In contemporary Christianity

Cross on Church
A crucifix on the wall of a church
CROSS1601
A man holding several Eastern Orthodox pectoral crosses

Catholics, Orthodox Catholic, Oriental Orthodox, members of the major branches of Christianity with other adherents as Lutheranism and Anglicans, and others often make the Sign of the Cross upon themselves. This was already a common Christian practice in the time of Tertullian.[note 4]

The Feast of the Cross is an important Christian feast. One of the twelve Great Feasts in Orthodox Catholic is the Exaltation of the Cross on September 14, which commemorates the consecration of the basilica on the site where the original cross of Jesus was reportedly discovered in 326 by Helena of Constantinople, mother of Constantine the Great. The Catholic Church celebrates the feast on the same day and under the same name (In Exaltatione Sanctae Crucis), though in English it has been called the feast of the Triumph of the Cross.

Roman Catholic, Eastern Orthodox and Anglican bishops place a cross [+] before their name when signing a document. The dagger symbol (†) placed after the name of a dead person (often with the date of death) is sometimes taken to be a Christian cross.[16]

In many Christian traditions, such as the Methodist Churches, the altar cross sits atop or is suspended above the altar table and is a focal point of the chancel.[17]

In many Baptist churches, a large cross hangs above the baptistry.[18]

Rejection among various religious groups

Chancel of Grace Lutheran Church on Good Friday
The chancel of this Lutheran church features a very large altar cross.

Although Christians accepted that the cross was the gallows on which Jesus died,[note 5] they had already begun in the 2nd century to use it as a Christian symbol.[note 6] During the first three centuries of the Christian era the cross was "a symbol of minor importance" when compared to the prominence given to it later,[21] but by the second century it was closely associated with Christians, to the point where Christians were mocked as "adorers of the gibbet" (crucis religiosi), an accusation countered by Tertullian.[note 3] and it was already a tradition for Christians to trace repeatedly on their foreheads the sign of the cross.[note 4] Martin Luther at the time of the Reformation retained the cross and crucifix in the Lutheran Church,[note 7] which remains an important feature of Lutheran devotion and worship today.[23][24] Luther wrote: Crux sola est nostra theologia, "The cross alone is our theology."[25]

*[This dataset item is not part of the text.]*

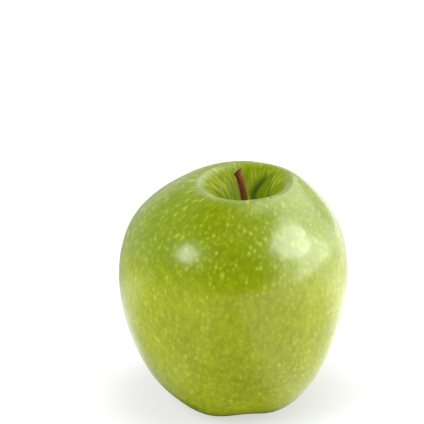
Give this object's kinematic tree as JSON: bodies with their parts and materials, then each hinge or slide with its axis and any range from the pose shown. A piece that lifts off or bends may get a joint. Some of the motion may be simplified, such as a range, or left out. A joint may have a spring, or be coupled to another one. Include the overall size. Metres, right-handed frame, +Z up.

On the other hand, the Great Iconoclasm was a wave of rejecting sacred images among Calvinists of the 16th century.[note 8] Some localities (such as England) included polemics against using the cross in worship. For example, during the 16th century, a minority of theologians in the Anglican and Reformed traditions Nicholas Ridley,[27] James Calfhill,[28] and Theodore Beza,[29] rejected practices that they described as cross worship. Considering it a form of idolatry, there was a dispute in 16th century England over the baptismal use of the sign of the cross and even the public use of crosses.[30] There were more active reactions to religious items that were thought as 'relics of Papacy', as happened for example in September 1641, when Sir Robert Harley pulled down and destroyed the cross at Wigmore.[31] Writers during the 19th century indicating a pagan origin of the cross included Henry Dana Ward,[32] Mourant Brock,[33] and John Denham Parsons.[34] David Williams, writing of medieval images of monsters, says: "The disembodied phallus is also formed into a cross, which, before it became for Christianity the symbol of salvation, was a pagan symbol of fertility."[35] The study, Gods, Heroes & Kings: The Battle for Mythic Britain states: "Before the fourth century CE, the cross was not widely embraced as a sign of Christianity, symbolizing as it did the gallows of a criminal."[36] This reaction in the Anglican and other Reformed Churches was shortlived and the cross became ubiquitous in these Christian traditions.[37]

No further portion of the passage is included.